Look with me at verse 37b and 38, “. . . they went about in sheepskins, in goatskins, being destitute [there is no promise of designer wear here], afflicted, ill-treated (men [people] of whom the world was not worthy), wandering in deserts and mountains and caves and holes in the ground.” What does it mean that the world was not worthy of these obscure, destitute, unsightly, seemingly-cursed people? It means they were a gift to the world and the world does not deserve it.

Many things in this life are utterly opposite from the way they seem. And here is one of them. When the precious children of God are permitted to suffer and be rejected and mistreated and go destitute, afflicted and ill-treated, God is giving a gift to the world. He is gracing the world. He is shedding his love abroad in the world. Because in those who suffer and die in the unshakable assurance of hope in God, the world is given a message and a picture: “The Lord himself is better than life. Turn, O turn and believe.”

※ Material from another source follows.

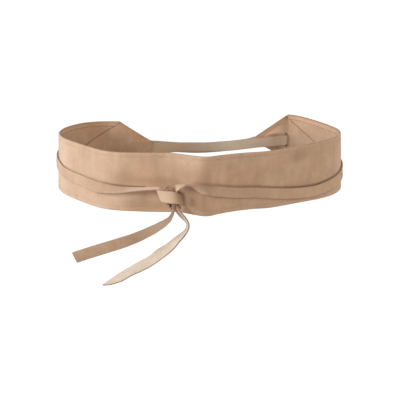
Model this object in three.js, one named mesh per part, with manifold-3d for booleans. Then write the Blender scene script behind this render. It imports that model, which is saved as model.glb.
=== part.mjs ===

Who would have thought it – that the suffering is a gift to the world? Let me close with Paul’s words in Romans 11:33-36: “O the depth of the riches and wisdom and knowledge of God! How unsearchable are his judgments and how inscrutable his ways! For who has known the mind of the Lord, or who has been his counselor? Or who has given a gift to him that he might be repaid? For from him and through him and to him are all things. To him be glory forever. Amen.”

Knowing God is greater than anything this world can offer so regardless of what you are going through in your life today, be assured that trusting Him will not only bring comfort in the midst of the storm, but you will also experience the peace from God that surpasses it.